The horror show increased in intensity. Next the jug was shared into pint glasses and the beer topped up again with fresh. Now much of this beer would have been in the beer line and thus bottom of the barrel.  I shudder to think what it tasted like.  Wheat beer was then taken directly from its drip tray, poured into a beer glass and the beer topped up with fresh. All such spillages were, in varying amounts, given direct to customers, but not to these that could see what was going on.  Shocking stuff.

Now was this the rogue behaviour of one barman? Was he under instruction? Did he simply not know better than to do this?  I couldn't say, but the pressure on Sam's landlords to deliver the maximum volume from containers is well known.

By this time, the old lady's relatives had come back. She was fine and was apparently in the habit of conking out.
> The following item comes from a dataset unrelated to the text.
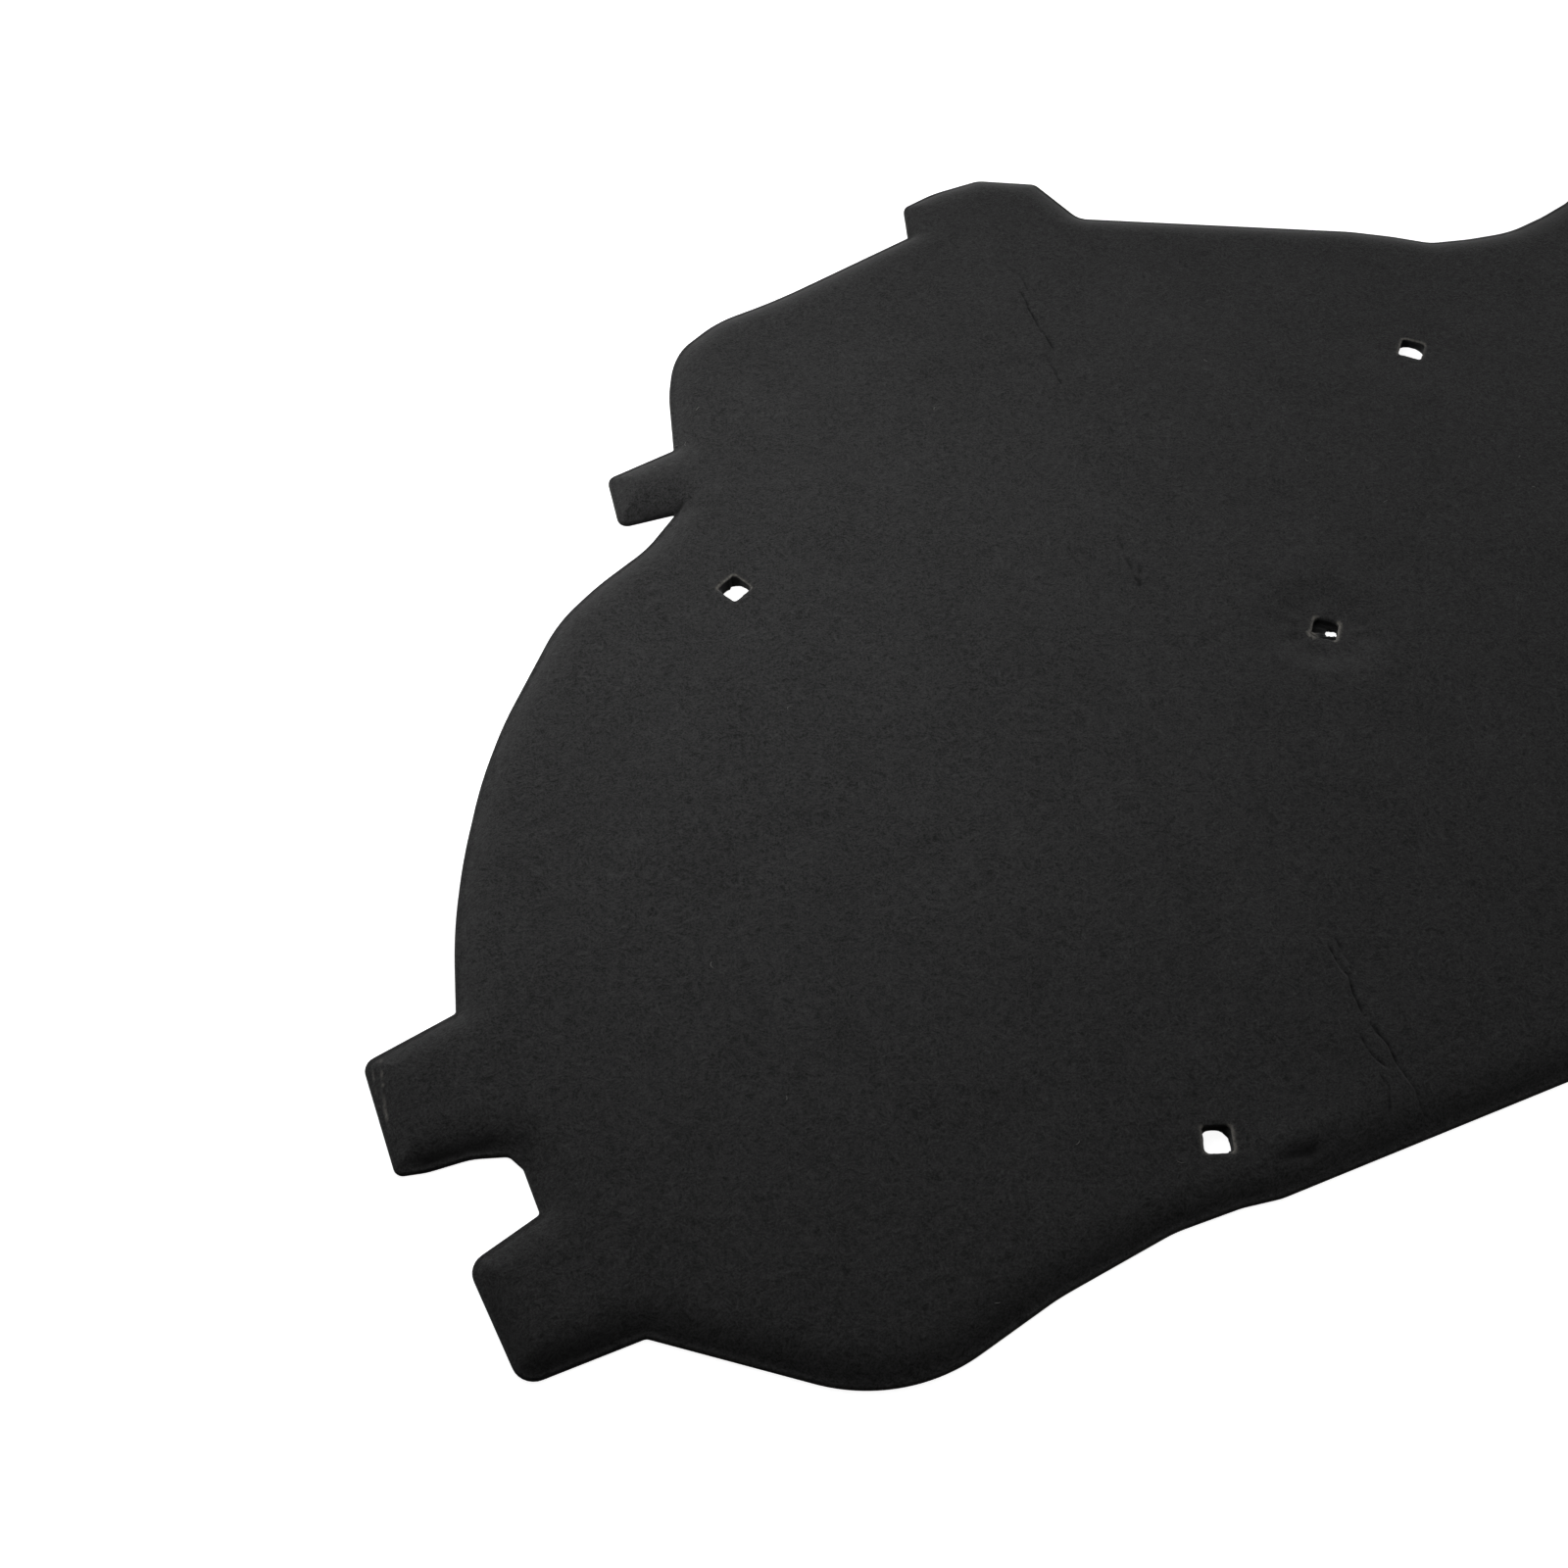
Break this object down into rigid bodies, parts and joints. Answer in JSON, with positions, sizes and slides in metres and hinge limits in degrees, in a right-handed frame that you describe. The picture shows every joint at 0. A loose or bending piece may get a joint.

Her daughter took her off in cab, while the rest of he family returned to drinking.  We didn't have another drink given what we'd both witnessed and went off elsewhere.

It was still pouring down.

So I didn't have my Stingo, a mere £7.40 a pint, but  I will do before I go back North again. Just not in a very ornate pub in Holborn.

We nipped into the Citte of Yorke after, but it was rammed. Oh and in the other pub in Holborn we paid by card - as everyone else seemed to be doing. If Humph stops that in London, he'll have no business left. 

Last word. I have a witness. E watched all of the horror show with me.